Another example is from the IAB Cross-Media Ad Effectiveness Study which showed that print contributed the largest percentage point changes to all but one key advertising metric with a 90% confidence.

Direct mail is effective because “giving, receiving and handling tangible objects remain deep and intuitive parts of the human experience.” Not to mention, U.S. advertisers spend $167 per person on direct mail to earn $2,095 worth of goods sold which is a 1,300% return on investment. The response rate to direct mail is much higher at 3.7% compared to 2% for mobile, 1% for email, 1% for social media, and 0.2% for internet display.

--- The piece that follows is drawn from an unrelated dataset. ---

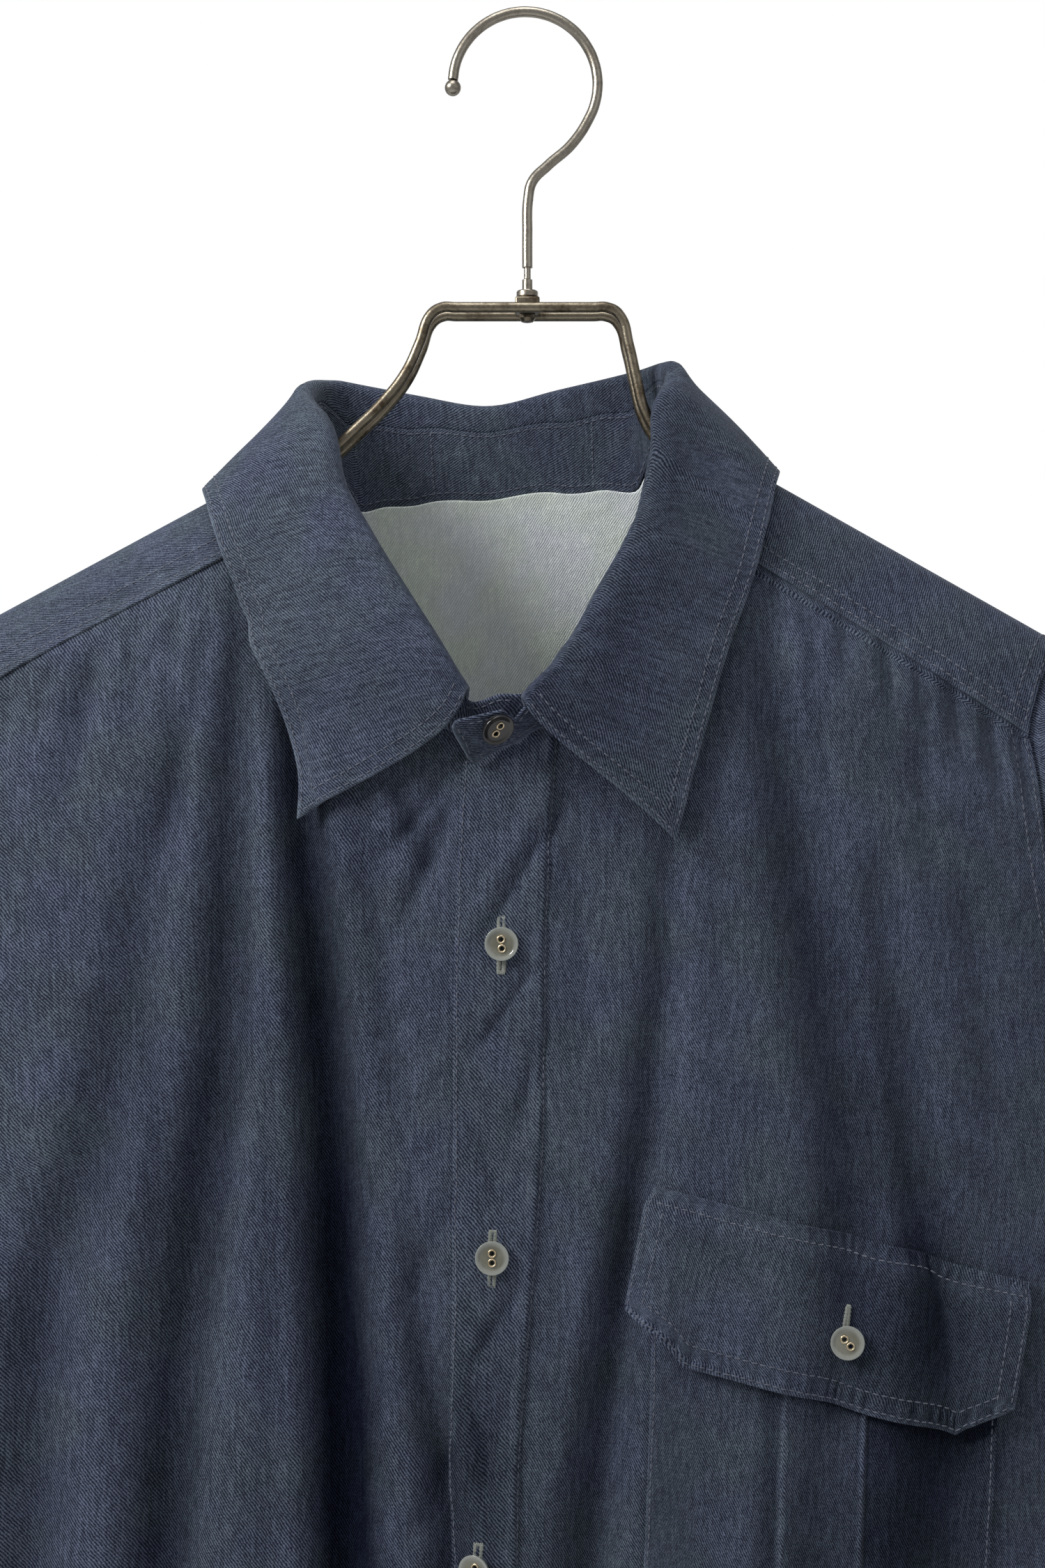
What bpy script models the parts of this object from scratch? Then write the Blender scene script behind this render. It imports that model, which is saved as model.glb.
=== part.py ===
"""A chambray shirt hanging closed on a wire hanger.

Metres, +Z up, -Y is the front. The origin is the inside top of the hanger's hook, where it hangs.
"Right" and "left" are the wearer's, so the wearer's left is +X.
Tables run from top to bottom with `drop`, the distance below the origin, in their first column.
"""

import math
from collections import namedtuple

import bpy
from mathutils import Vector

# ---------------------------------------------------------------- driving dimensions
CLOTH = 0.0012  # thickness of one layer of cloth
COLLAR_CLOTH = 0.0016  # collar and stand are two layers
SEAM_GAP = 0.0003  # between pieces that are sewn edge to edge
LAYER_GAP = 0.0009  # between a panel and what is sewn on it
POCKET_GAP = 0.0016  # the same under the pocket, where the panel is folded
NECK_GAP = 0.0013  # between the neckline and the foot of the stand
LEAF_STEPS = 6  # faces down the fall
FALL_GAP = 0.0010  # between the top of the stand and the fall, along the slanting stand
FALL_INSET = 0.012  # how far the fall starts from the front ends, in t
LEAF_BOW = {-1: 0.0016, +1: -0.0028}  # how far the two leaves' front edges hang below a straight line
NECK_MIDDLE_X = -0.0145
COLLAR_LIFT = 0.0042  # from the body to the middle of the fall
ARMHOLE_GAP = 0.0009  # between the armhole and the sleeve
NECK_BLEND = 0.026  # how far inside the neck the two shoulder lines run on
SHOULDER_ROUNDING = 0.004  # where the shoulder line turns into the side
ROUNDING = 2.5  # exponent of the body's oval sections

SHIRT_LENGTH_CENTRE = 0.925  # hem at the centre front, below the origin
BACK_TAIL = 0.012  # how much longer the back tail is
SIDE_RISE = 0.062  # how far the hem rises at the side seams
UNDERARM_DROP = 0.4565
SLEEVE_END_DROP = 0.765
CUFF_HEIGHT = 0.064

BUTTON_RADIUS = 0.006
BUTTON_THICKNESS = 0.0024
BUTTON_SPACING = 0.1083
FIRST_BUTTON_DROP = 0.3386
FRONT_BUTTONS = 5

WIRE_RADIUS = 0.00193
WIRE_SPACING = 0.015  # between the front and rear wires of the hanger
HOOK_RADIUS = 0.0267  # centre line of the hook's loop
HOOK_X = -0.0008  # the middle of the loop
BALL_RADIUS = 0.0030  # at the hook's tip
STEM_END_DROP = 0.0924
PIN_RADIUS = 0.00125  # the thin end of the hook's stem, held by the nut
PIN_END_DROP = 0.0966

# ---------------------------------------------------------------- tables
Shoulder = namedtuple("Shoulder", "neck_x neck_z tip_x tip_z")
SHOULDERS = {
    -1: Shoulder(-0.0805, -0.1596, -0.2175, -0.2333),
    +1: Shoulder(0.0515, -0.1503, 0.1985, -0.2329),
}
# drop, centre of the body in x, depth in front, depth behind
BODY_DEPTHS = [
    (0.12, -0.0095, 0.022, 0.028),
    (0.16, -0.0095, 0.026, 0.030),
    (0.20, -0.0095, 0.031, 0.033),
    (0.25, -0.0095, 0.037, 0.036),
    (0.30, -0.0095, 0.040, 0.038),
    (0.38, -0.0100, 0.043, 0.041),
    (0.46, -0.0110, 0.046, 0.043),
    (0.56, -0.0125, 0.048, 0.044),
    (0.70, -0.0160, 0.047, 0.043),
    (0.95, -0.0180, 0.043, 0.040),
]
# drop, half the body's width below the shoulders
BODY_WIDTHS = [
    (0.12, 0.190),
    (0.20, 0.206),
    (0.24, 0.2140),
    (0.30, 0.2270),
    (0.38, 0.2430),
    (0.4565, 0.2552),
    (0.56, 0.2570),
    (0.70, 0.2540),
    (0.95, 0.2510),
]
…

Consumers continue to use paper coupons and at a higher rate each year. According to a recent study, 93% of people said they will use direct mail coupons in 2018 which is up 5% compared to 88% in 2017. And coupons have a high average response rate of 5.1% as reported by the DMA. This is nearly three times the average response rate of email, paid search, online display and social media combined.

And according to the USPS, although total mail volume has declined by 29.85% since 2006, that doesn’t mean direct mail marketing is declining. There are several reasons for the decline in mail volume (e.g., online bill pay) but ultimately, fewer pieces of direct mail in mailboxes is a good thing for marketers–less competition for attention. The average person only receives around 2 pieces of mail on a daily basis. Not to mention that the Data & Marketing Association (DMA) reports that 79% of consumers act on direct mail immediately, which is much higher than email’s 45%.

The point is clear–print and other forms of physical marketing works and if you aren’t integrating print with your digital and marketing automation campaigns, you’re likely missing out on the lift that the effectiveness of print can contribute to your campaigns.